NRZ: Richtungswechsel gen Westen – Kommentar von Lothar Petzold

Die Städte und Gemeinden in NRW stehen mit dem
Rücken zur Wand. Gebeutelt vom immer noch nicht überwundenen
Strukturwandel, von hohen Arbeitslosenzahlen und einer immer älter
werdenden Bevölkerung. Nur acht von 400 Kommunen haben einen
ausgeglichenen Haushalt. Alle anderen stecken in den roten Zahlen,
ohne Aussicht auf eine schnelle, nachhaltige Änderung.
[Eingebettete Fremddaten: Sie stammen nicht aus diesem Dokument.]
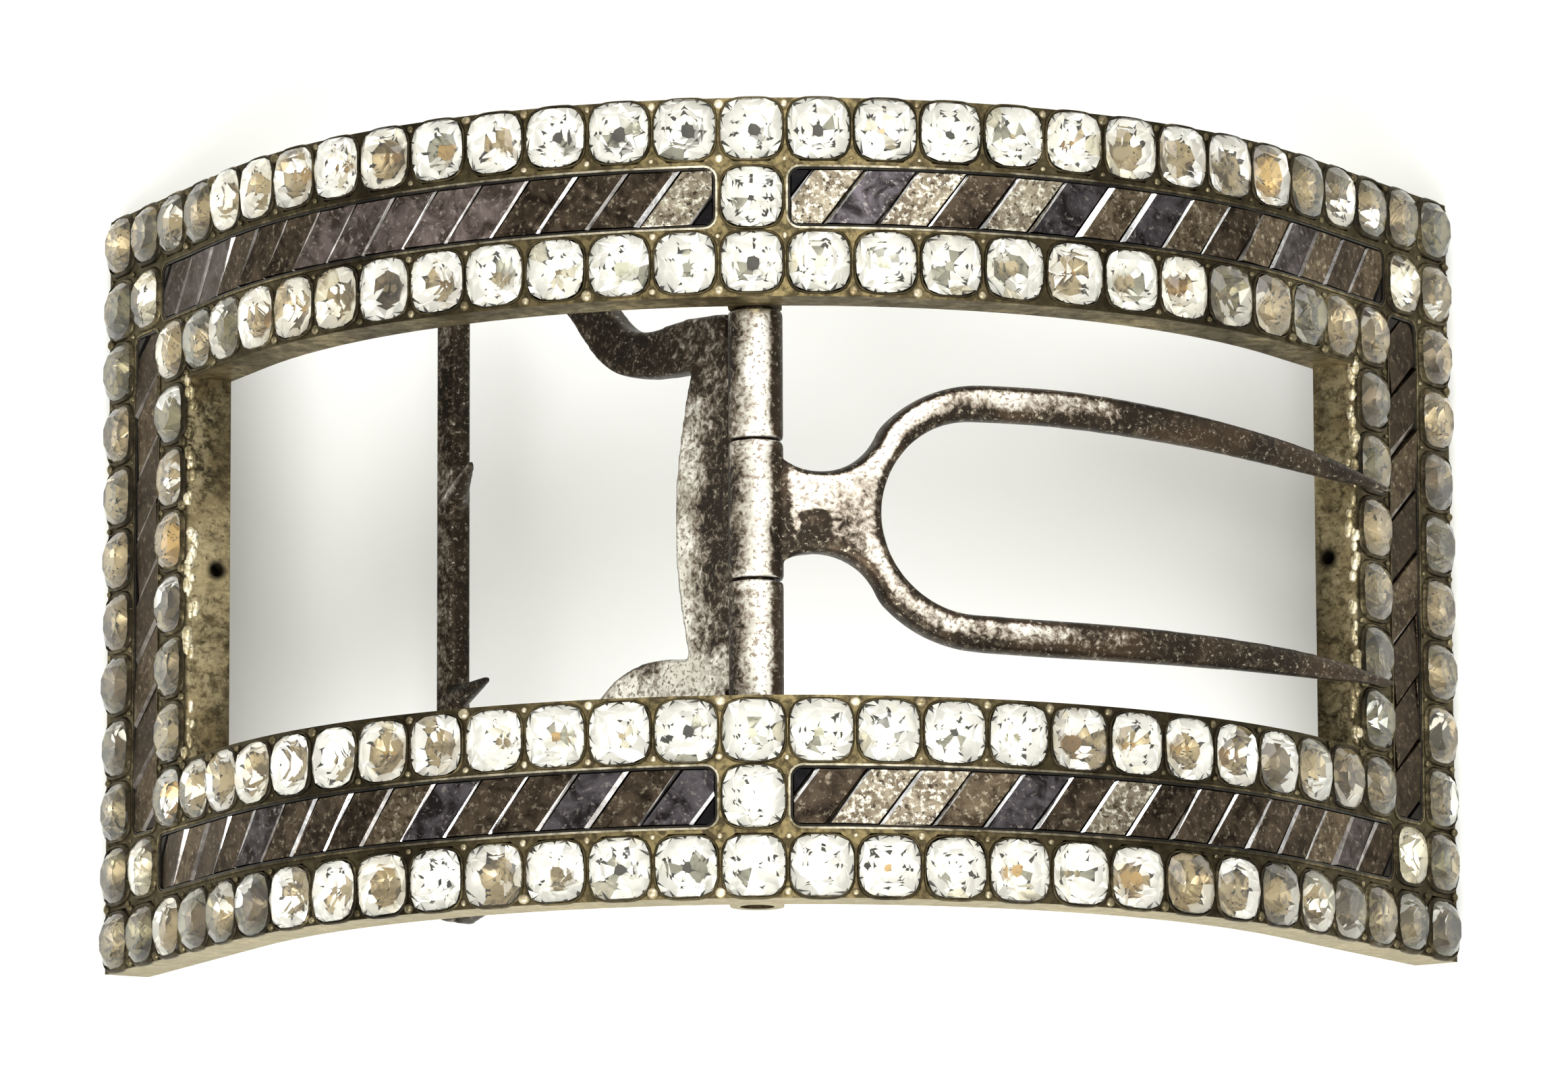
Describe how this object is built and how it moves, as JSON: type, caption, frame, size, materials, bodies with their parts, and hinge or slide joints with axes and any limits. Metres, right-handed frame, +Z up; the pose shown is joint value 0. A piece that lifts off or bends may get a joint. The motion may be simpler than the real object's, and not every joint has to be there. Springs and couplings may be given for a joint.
{
  "type": "shoe buckle",
  "caption": "Arched shoe buckle set with cushion-cut pastes and a channel of dark slanted strips, with a hinged steel chape and a forked tongue.",
  "frame": {"origin": "middle of the surface the buckle's feet stand on", "axes": "+X along the strap towards the tongue's tips, +Y along the pin, +Z up to the top of the arch"},
  "size_m": [0.0846, 0.048, 0.0367],
  "materials": {
    "silver": "tarnished silver, dull, dark in the recesses",
    "steel": "worn and rusted steel with bright rubbed patches",
    "paste": "clear cut glass over foil",
    "dark_glass": "dark foiled glass, scuffed"
  },
  "bodies": {
    "frame": {"frame": "silver", "pin": "steel", "outer_stones": "paste", "inner_stones": "paste", "corner_stones": "paste", "centre_stones": "paste", "strip_top_left": "dark_glass", "strip_top_right": "dark_glass", "strip_bottom_left": "dark_glass", "strip_bottom_right": "dark_glass", "strip_left": "dark_glass", "strip_right": "dark_glass"},
    "chape": {"chape": "steel"},
    "tongue": {"tongue": "steel"}
  },
  "joints": [
    {"name": "chape_hinge", "type": "hinge", "parent": "frame", "child": "chape", "pos_m": [0, 0, 0.03181], "axis": [0, 1, 0], "range_deg": [-60, 22]},
    {"name": "tongue_hinge", "type": "hinge", "parent": "frame", "child": "tongue", "pos_m": [0, 0, 0.03181], "axis": [0, 1, 0], "range_deg": [-190, 0]}
  ]
}
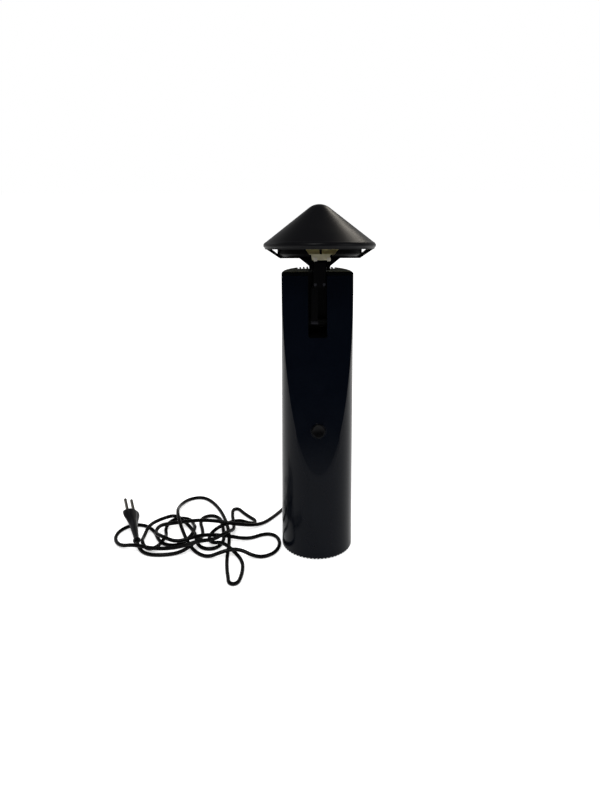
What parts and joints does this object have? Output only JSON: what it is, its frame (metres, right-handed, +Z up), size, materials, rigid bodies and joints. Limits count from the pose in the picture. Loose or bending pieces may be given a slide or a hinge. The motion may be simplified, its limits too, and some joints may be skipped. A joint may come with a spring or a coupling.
{
  "type": "table lamp",
  "caption": "Black tube table lamp with an oblique face, a push button, a folding arm and a tilting conical shade.",
  "frame": {"origin": "centre of the tube's rubber pad, on the table", "axes": "+Z up, -Y is the front with the oblique face and the button, +X is on the right seen from the front"},
  "size_m": [0.303, 0.1981, 0.3926],
  "materials": {
    "black_abs": "gloss",
    "black_nylon": "matte",
    "black_rubber": "matte",
    "zinc_steel": "satin",
    "core_steel": "satin",
    "white_nylon": "matte",
    "yellow_tape": "satin",
    "fuse_glass": "gloss",
    "lead_pvc": "satin",
    "nickel": "gloss",
    "arm_enamel": "satin",
    "hat_enamel": "satin",
    "liner_aluminium": "satin",
    "dark_steel": "satin",
    "ceramic": "matte",
    "quartz_glass": "gloss",
    "tungsten": "satin",
    "cord_pvc": "satin",
    "plug_pvc": "gloss"
  },
  "bodies": {
    "stand": {"body_shell": "black_abs", "front_panel": "black_abs", "top_cap": "black_abs", "base_ring": "black_abs", "base_pad": "black_rubber", "base_screws": "zinc_steel", "slot_well": "black_nylon", "arm_stop_pad": "black_rubber", "transformer_core": "core_steel", "transformer_bobbin": "white_nylon", "primary_winding": "yellow_tape", "secondary_winding": "yellow_tape", "transformer_seat": "black_nylon", "transformer_bracket": "zinc_steel", "bracket_screws": "zinc_steel", "fuse_holder": "black_nylon", "fuse": "fuse_glass", "terminal_block": "white_nylon", "terminal_screws": "zinc_steel", "mains_leads": "lead_pvc", "switch_leads": "lead_pvc", "secondary_leads": "lead_pvc", "button_collar": "black_abs", "switch_body": "black_nylon", "switch_lugs": "zinc_steel", "button_spring": "zinc_steel", "arm_pivot_pin": "dark_steel", "pivot_clips": "zinc_steel", "pivot_spacer": "black_nylon", "friction_washers": "black_nylon", "cord_grommet": "black_rubber", "inner_cord": "cord_pvc", "cord_anchor": "black_nylon", "anchor_clamp": "black_nylon", "anchor_screws": "zinc_steel", "power_cord": "cord_pvc", "plug_sleeve": "cord_pvc", "plug_body": "plug_pvc", "plug_pins": "nickel"},
    "arm": {"arm_bar": "arm_enamel", "arm_hub": "dark_steel", "arm_sleeve": "arm_enamel", "sleeve_screws": "dark_steel", "arm_lead": "lead_pvc"},
    "head": {"shade_hat": "hat_enamel", "hat_liner": "liner_aluminium", "lamp_pan": "hat_enamel", "pan_reflector": "liner_aluminium", "yoke_strap": "arm_enamel", "strap_rivets": "nickel", "tilt_fork": "arm_enamel", "tilt_pin": "nickel", "tilt_washers": "black_nylon", "lead_rods": "dark_steel", "lamp_terminals": "nickel", "lamp_holder": "ceramic", "capsule_glass": "quartz_glass", "capsule_filament": "tungsten"},
    "button": {"push_button": "black_abs"}
  },
  "joints": [
    {"name": "arm_swing", "type": "hinge", "parent": "stand", "child": "arm", "pos_m": [0.0026, 0.005, 0.2595], "axis": [1, 0, 0], "range_deg": [0, 90]},
    {"name": "head_tilt", "type": "hinge", "parent": "arm", "child": "head", "pos_m": [0.0026, 0.005, 0.328], "axis": [1, 0, 0], "range_deg": [-10, 50]},
    {"name": "button_press", "type": "slide", "parent": "stand", "child": "button", "axis": [0, 0.9836, -0.1805], "range_m": [0, 0.0025], "stiffness_N_per_m": 500, "springref_m": -0.0012, "deforming": ["button_spring"]}
  ]
}
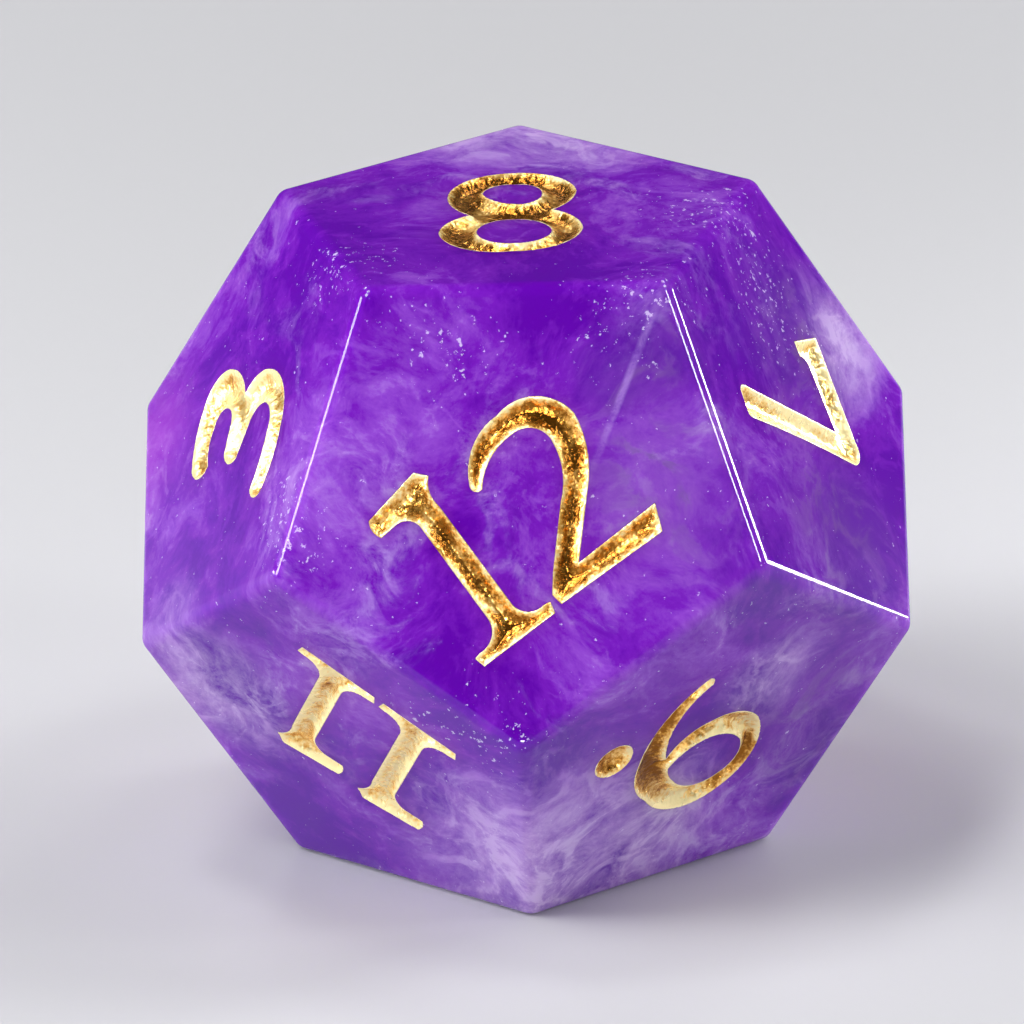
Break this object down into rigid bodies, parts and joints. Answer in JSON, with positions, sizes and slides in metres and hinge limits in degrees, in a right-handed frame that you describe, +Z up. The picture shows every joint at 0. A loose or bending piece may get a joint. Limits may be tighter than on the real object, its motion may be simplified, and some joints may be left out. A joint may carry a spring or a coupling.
{
  "type": "polyhedral die",
  "caption": "Dodecahedral gaming die in polished purple gemstone, its numerals engraved and lined with gold paint; it is rolled and rests on any flat face.",
  "frame": {"origin": "centre of the face marked 5, which the die rests on", "axes": "+Z up through the face marked 8; the face marked 12 looks towards -Y and up; +X is to the right seen from that side"},
  "size_m": [0.0222, 0.0232, 0.019],
  "materials": {
    "amethyst": "polished, banded purple quartz with white veils",
    "gold_paint": "metallic gold paint, slightly lumpy"
  },
  "bodies": {
    "root": {"stone_body": "amethyst", "gold_1": "gold_paint", "gold_2": "gold_paint", "gold_3": "gold_paint", "gold_4": "gold_paint", "gold_5": "gold_paint", "gold_6": "gold_paint", "gold_6_dot": "gold_paint", "gold_7": "gold_paint", "gold_8": "gold_paint", "gold_9": "gold_paint", "gold_9_dot": "gold_paint", "gold_10_tens": "gold_paint", "gold_10_units": "gold_paint", "gold_11_tens": "gold_paint", "gold_11_units": "gold_paint", "gold_12_tens": "gold_paint", "gold_12_units": "gold_paint"}
  },
  "joints": []
}
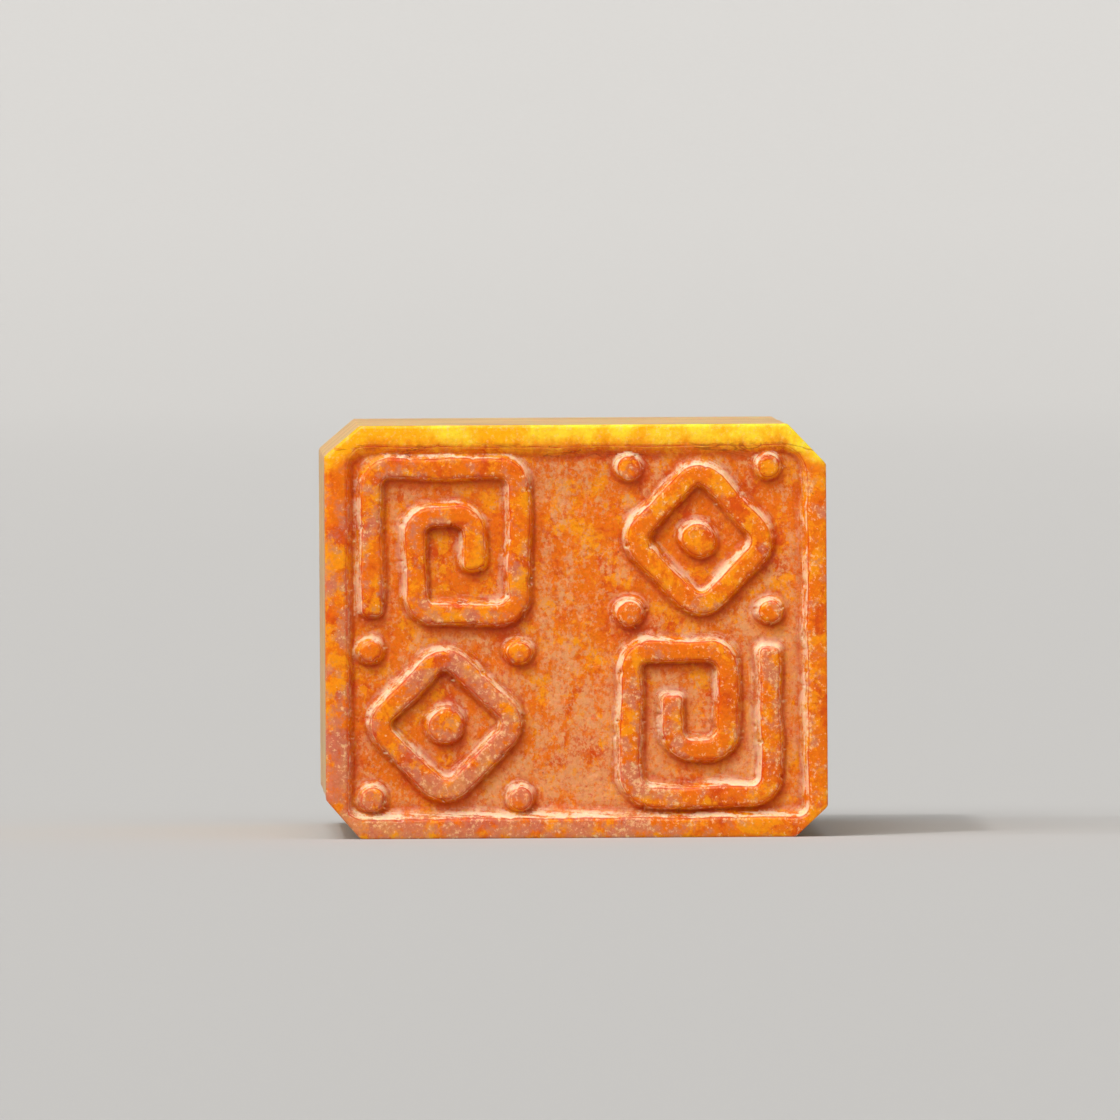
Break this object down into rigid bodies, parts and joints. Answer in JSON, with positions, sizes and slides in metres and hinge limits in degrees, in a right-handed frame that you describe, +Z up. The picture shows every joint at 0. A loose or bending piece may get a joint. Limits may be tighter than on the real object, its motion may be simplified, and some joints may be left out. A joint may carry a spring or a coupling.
{
  "type": "seal stamp",
  "caption": "Carved stone seal stamp lying on its side: a polished column with cut corners and a rimmed printing face with a raised ornament.",
  "frame": {"origin": "on the resting side, under the middle of the block", "axes": "+Z up from the resting side; the printing face looks along -Y and the head of the stone along +Y; +X is to the right of someone facing the printing face"},
  "size_m": [0.03, 0.055, 0.0247],
  "materials": {
    "amber_soapstone": "waxed polish on the sides and the printing surfaces, duller where the ground is cut"
  },
  "bodies": {
    "root": {"seal_stone": "amber_soapstone"}
  },
  "joints": []
}
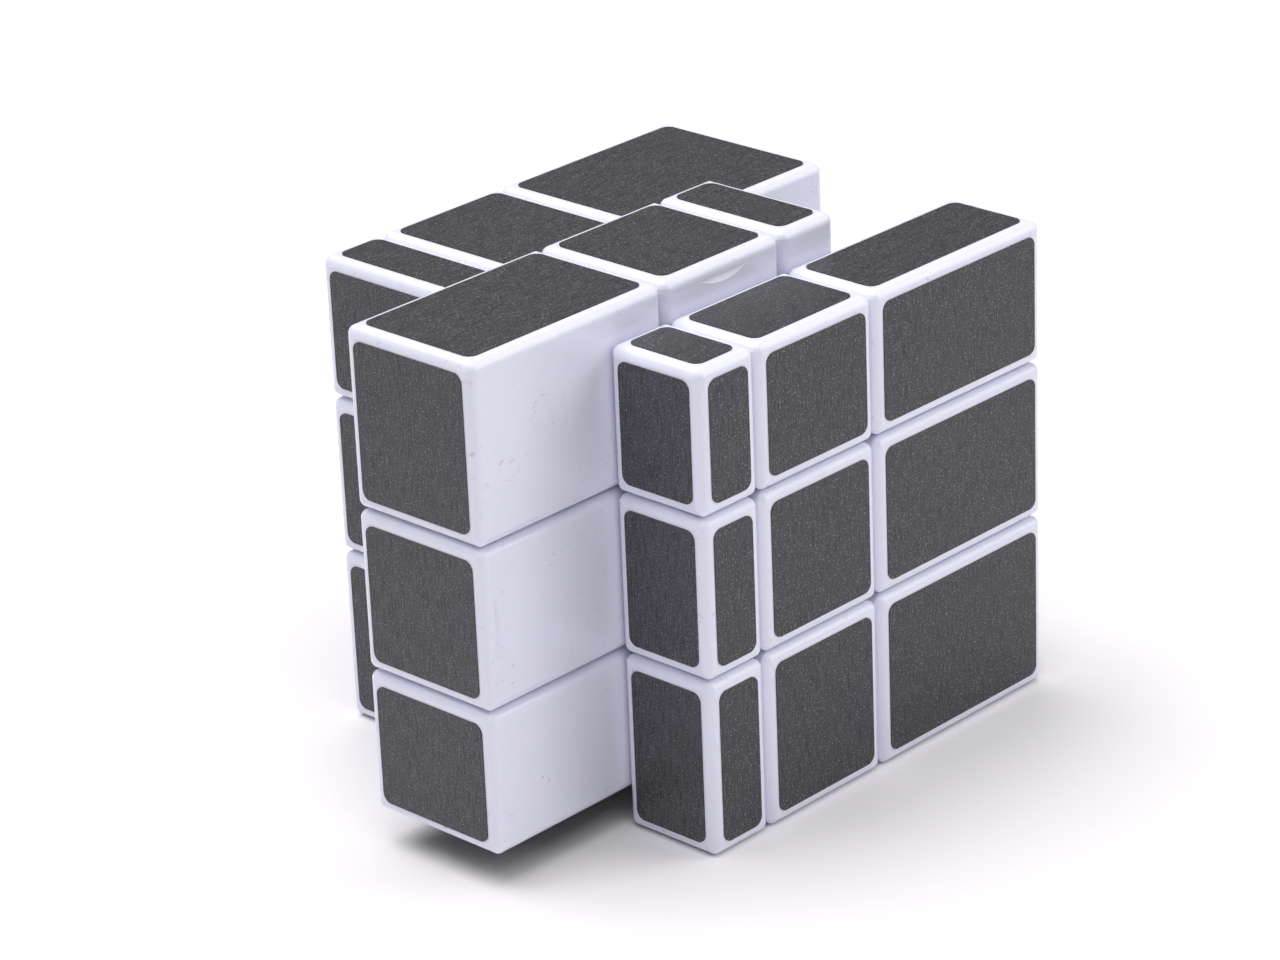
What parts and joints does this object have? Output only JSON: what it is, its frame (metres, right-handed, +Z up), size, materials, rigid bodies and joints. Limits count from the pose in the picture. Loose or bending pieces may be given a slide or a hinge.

Die Städte und
Gemeinden können wegen der klammen Finanzen nicht einmal ihren
originären Verpflichtungen voll und ganz nachkommen. Die Straßen
haben sich teilweise zu Buckelpisten verwandelt, Schwimmbäder werden
geschlossen, Jugendtreffs und Büchereien bangen um ihre Existenz. Die
Lasten des Solidaritätspaktes drücken. Die verschuldeten NRW-Kommunen
müssen weitere Schulden machen, um den Soli für den Osten aufbringen
zu können. Die Stadt Essen beispielsweise ist mit 2,1 Milliarden Euro
verschuldet, ein Drittel davon wurde durch den Solidarpakt
verursacht; Duisburg musste für den Solidarpakt Kredite in Höhe von
einer halben Milliarde aufnehmen, Oberhausen für rund 270 Millionen
Euro. Im Städteranking des Instituts der deutschen Wirtschaft Köln,
das Großstädte nach ihrem wirtschaftlichen Wohlstand und der
wirtschaftlichen Dynamik bewertet, belegen Herne und Gelsenkirchen
die Plätze 49 und 50. Auch andere Platzierungswechsel machen
deutlich, dass die rote Laterne im Ruhrgebiet steht. Dortmund und
Oberhausen gehören zu den zehn am schlechtesten platzierten
Standorten. Magdeburg und Chemnitz konnten sich dagegen von den
Schlusslichtern verabschieden. Auch Bundespräsident Joachim Gauck hat
sich für eine Neuausrichtung der Ost-Hilfen ausgesprochen und
erklärt, die Solidarität dürfe nicht nur richtungsmäßig und
geografisch verortet werden. Der Streit zwischen Land und den Städten
in NRW um die Belastung durch den Soli ist zwar vom Standpunkt der
Beteiligten zu verstehen – ist aber zu kurz gegriffen. Auch das Land
steht finanziell schlecht da. Seit drei Jahren hängt NRW selbst am
Tropf des Länderfinanzausgleichs, muss sich von anderen Bundesländern
helfen lassen. Die Frage ist nicht, ob Land oder Kommunen zahlen
sollen. Richtig wäre es, Leistungen aus dem Solidaritätszuschlag
statt vollständig in den Osten, jetzt auch in den Westen zu leiten.